What's your statutory earnings year-to-date, Dwayne? I didn't catch that.

Dwayne Hallman

Analyst

In total, about $66 million, and that's roughly $35 million in life and $31 million in P&C.

Operator

Operator

[Operator Instructions] Your next question is from Frank Lee with KBW.

Frank Lee

Analyst

Just wondering a bit for the cat losses, how much of that was from Isaac? And maybe if you could give more color on the comparison, why -- maybe where the other cat losses were from.

Thomas Wilkinson

Analyst

Frank, this is Tom Wilkinson. Almost all the cat losses in the quarter were from Isaac. There were a couple of smaller storms where we didn't have much penetration, didn't feel much impact at all.

Frank Lee

Analyst

Okay.

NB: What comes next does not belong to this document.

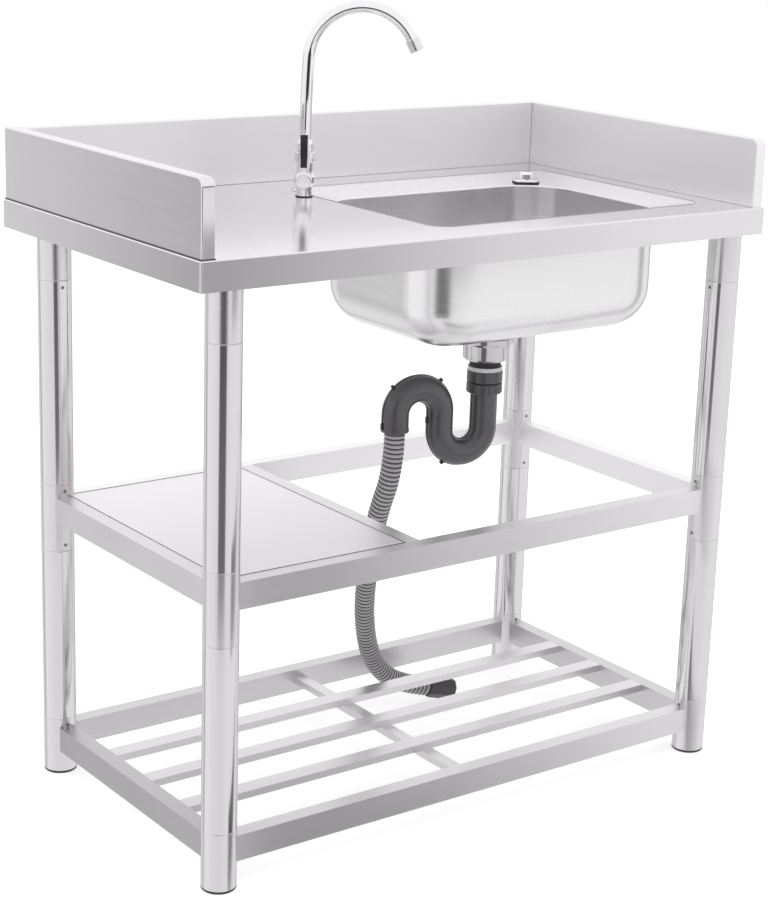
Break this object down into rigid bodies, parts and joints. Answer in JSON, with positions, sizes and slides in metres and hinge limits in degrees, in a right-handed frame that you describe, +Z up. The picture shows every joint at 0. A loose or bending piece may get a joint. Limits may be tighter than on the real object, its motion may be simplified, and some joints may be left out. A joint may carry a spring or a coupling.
{
  "type": "kitchen sink unit",
  "caption": "Free-standing stainless steel sink table: bowl and drainboard with splash guards, swivel tap, round legs, shelves, trap and waste hose.",
  "frame": {"origin": "on the floor, under the middle of the worktop", "axes": "+X to the right along the front edge, +Y towards the back guard, +Z up"},
  "size_m": [0.9, 0.5, 1.0625],
  "materials": {
    "steel_sheet": "satin, fine horizontal brushing",
    "steel_bowl": "satin",
    "steel_tube": "polished",
    "steel_sleeve": "satin",
    "steel_rail": "satin",
    "black_plastic": "matte",
    "screw_steel": "bright",
    "chrome": "polished",
    "brushed_nozzle": "satin",
    "black_rubber": "matte",
    "brass": "machined",
    "grey_plastic": "semi-matte",
    "steel_strainer": "satin",
    "pale_plastic": "semi-matte",
    "nut_plastic": "semi-matte",
    "trap_plastic": "semi-matte",
    "hose_plastic": "semi-matte"
  },
  "bodies": {
    "table": {"worktop": "steel_sheet", "guard_left": "steel_sheet", "guard_right": "steel_sheet", "guard_back": "steel_sheet", "mid_shelf_panel": "steel_sheet", "basin": "steel_bowl", "leg_socket_front_left": "steel_tube", "upper_leg_front_left": "steel_tube", "lower_leg_front_left": "steel_tube", "mid_sleeve_front_left": "steel_sleeve", "low_sleeve_front_left": "steel_sleeve", "leg_socket_front_right": "steel_tube", "upper_leg_front_right": "steel_tube", "lower_leg_front_right": "steel_tube", "mid_sleeve_front_right": "steel_sleeve", "low_sleeve_front_right": "steel_sleeve", "leg_socket_back_left": "steel_tube", "upper_leg_back_left": "steel_tube", "lower_leg_back_left": "steel_tube", "mid_sleeve_back_left": "steel_sleeve", "low_sleeve_back_left": "steel_sleeve", "leg_socket_back_right": "steel_tube", "upper_leg_back_right": "steel_tube", "lower_leg_back_right": "steel_tube", "mid_sleeve_back_right": "steel_sleeve", "low_sleeve_back_right": "steel_sleeve", "mid_rail_front": "steel_rail", "mid_rail_back": "steel_rail", "mid_rail_left": "steel_rail", "mid_rail_right": "steel_rail", "low_rail_front": "steel_rail", "low_rail_back": "steel_rail", "low_rail_left": "steel_rail", "low_rail_right": "steel_rail", "mid_cross_bar": "steel_rail", "low_shelf_grid": "steel_rail", "feet": "black_plastic", "set_screws": "screw_steel", "tap_body": "chrome", "tap_collar": "chrome", "hole_cap": "chrome", "tap_gasket": "black_rubber", "hole_cap_washer": "black_rubber", "drain_gasket": "black_rubber", "outlet_seal": "black_rubber", "tap_cartridge": "brass", "tap_back_nut": "brass", "hole_cap_nut": "grey_plastic", "drain_lock_ring": "steel_strainer", "drain_cup": "steel_strainer", "outlet_washer": "pale_plastic", "slip_nut_upper": "nut_plastic", "slip_nut_lower": "nut_plastic", "hose_end": "nut_plastic", "trap": "trap_plastic", "drain_hose": "hose_plastic"},
    "spout": {"tap_spout": "chrome", "tap_aerator": "brushed_nozzle"},
    "lever": {"tap_lever": "chrome"},
    "basket": {"drain_basket": "steel_strainer"}
  },
  "joints": [
    {"name": "spout_swivel", "type": "hinge", "parent": "table", "child": "spout", "pos_m": [-0.0772, 0.0983, 0.86], "axis": [0, 0, 1], "range_deg": [-110, 110]},
    {"name": "lever_turn", "type": "hinge", "parent": "table", "child": "lever", "pos_m": [-0.0772, 0.0983, 0.826], "axis": [-0.5878, -0.809, 0], "range_deg": [0, 90]},
    {"name": "basket_lift", "type": "slide", "parent": "table", "child": "basket", "axis": [0, 0, 1], "range_m": [0, 0.06]}
  ]
}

And then just to clarify the 6% increased rate you finally have in auto, is that -- you said that was pending or is that flowing through currently?

Thomas Wilkinson

Analyst

Well, it's pretty much flowing through. The effective dates for the fourth quarter are all come and gone. All those -- the 6% that I talked about for the second half, they're all effective.

Frank Lee

Analyst

Okay. And then 1 more question within the annuity. It seems like in the third quarter 2011, the fixed annuity base was a bit high. I just want to see what -- kind of what the dropoff was in this quarter? I have it down 15%. Provide some color there, maybe what you guys see going forward with that.

Stephen Cardinal

Analyst

Yes, Frank, this is Steve Cardinal. Is that a question just about the sales?

Frank Lee

Analyst

The fixed annuity contract deposits?

Stephen Cardinal

Analyst

The contracts?

Frank Lee

Analyst

Yes, it's like $89 million in the quarter or $88.6 million?

Stephen Cardinal

Analyst

When we look at the sales component for the third quarter or the sales premium that we had coming in, there are just a couple of factors. We compare it to last year. We did go through some crediting rate changes relative to where we were in third quarter of last year. But our career agents have been conducting seminars for a couple of years, and we've seen them -- their continued sales coming off our third year record annuity sales are still riding at near record levels. And we're really comfortable with how well they are positioned. Given our marketplace, the age of our target market and the age of our customer base, we expect to have some pretty high continued levels of sales.

Peter Heckman

Analyst

Yes, I think, Frank, in large part, our written premium and deposits in the annuity line are impacted by single premium sales. And particularly, although our Horace Mann agency sales growth is maintaining pretty well, our independent agencies dropped off a fair amount so far this year, and most of their business comes in single premium. So I think that's the primary driver. But as Steve said, we're -- we use independents, as you know, as a supplemental channel where we generally don't have Horace Mann agency representation, and we're feeling very good about the fact that we do have a controlled or captive distribution channel, if you will, and are continuing to do very well by us on the annuity side.

Operator

Operator

And there are no further questions at this time.

Ryan Greenier

Analyst

Great. Well, thanks for joining us on our third quarter conference call. And as always, I'm around for any additional follow-up questions. We appreciate your interest in and your support of Horace Mann. Thank you.

Operator

Operator

Thank you, ladies and gentlemen, this does conclude today's conference call. You may now disconnect your lines.